The professional music world has been grappling for years with questions about audience development, community engagement, and how to make live music feel relevant and accessible to people who don't already consider themselves part of that world. Amateur music groups have been solving that problem for decades, without budgets or strategies or consultants.

They do it through radical accessibility — you don't need to be good to join a community choir, you just need to want to be there. They do it through consistency — showing up at the same time in the same place week after week builds a reliability that occasional events simply can't match. And they do it through genuine participation, giving people agency over the music rather than positioning them as passive recipients of it.

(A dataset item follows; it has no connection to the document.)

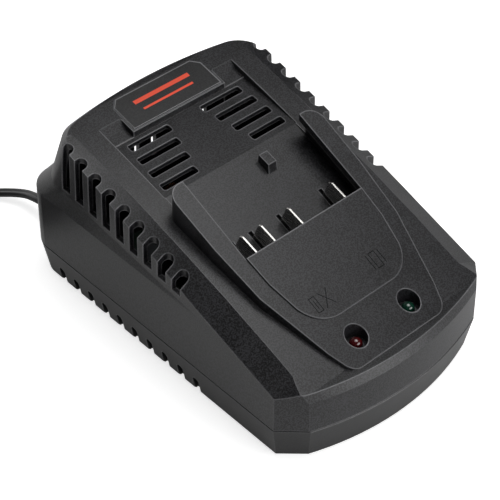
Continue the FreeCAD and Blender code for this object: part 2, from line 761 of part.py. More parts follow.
def terminal_carrier():
    """Moulded block under the bay floor that grips the four contacts."""
    y0, y1 = bay_front_y - 0.5, blade_foot_y + 3.0
    half = carrier_half
    block = prism([(-half, y0, carrier_low_z), (-half, y0, floor_z(y0) - wall),
                   (-half, y1, floor_z(y1) - wall), (-half, y1, carrier_low_z)], (2 * half, 0, 0))
    grip = blade_thick / 2 + carrier_gap
    cuts = [box(x - grip, x + grip, y0 - 1, blade_foot_y + carrier_gap, carrier_low_z - 1, 70)
            for x in blade_x.values()]
    return block.cut(cuts)


def circuit_board():
    plate = box(-board_half_x, board_half_x, board_front_y, board_rear_y, board_z, board_z + board_thick)
    return plate.cut([rod(board_hole, 4, x, y, board_z - 1) for x, y in boss_spots])


def pan_screw(x, y, head_z, sizes, up):
    """Screw standing along Z: up is 1 for a head below its shank, -1 for a head above it."""
    head_d, head_h, shank_d, length = sizes
    if up > 0:
        head = rod(head_d, head_h, x, y, head_z - head_h)
        shank = rod(shank_d, length, x, y, head_z)
        slot_z = head_z - head_h
    else:
        head = rod(head_d, head_h, x, y, head_z)
        shank = rod(shank_d, length, x, y, head_z - length)
        slot_z = head_z + head_h - screw_slot
    slot = box(x - head_d / 2, x + head_d / 2, y - screw_slot / 2, y + screw_slot / 2, slot_z, slot_z + screw_slot)
    return fuse([head, shank]).cut(slot)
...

These aren't complicated principles. They're just ones that the professional sector, with its focus on excellence and spectacle, sometimes loses sight of.

The Brass Band on the High Street

There's a particular moment that captures something essential about all of this. It happens at local events across Britain — galas, Christmas markets, community fairs — when the town brass band takes its place and starts to play.

They're not professionals. Some of them have been playing for forty years and some of them have been playing for four months. The sound they make is characterful rather than pristine. But the effect on the people watching — many of whom know someone in the band, many of whom grew up hearing that band play — is something that no professional touring act could replicate in that context.

It belongs to the place. It's made by the place. And in an era when so much of our cultural consumption arrives via global platforms and feels untethered from any specific geography, that rootedness is quietly radical.

Britain's amateur music groups aren't a lesser version of the professional scene. They're something different altogether — and arguably something more essential. The draughty church hall in West Yorkshire, the Fleetwood Mac medley, the biscuits, the corrected tenors: that's not the background to Britain's musical life. That might actually be its heart.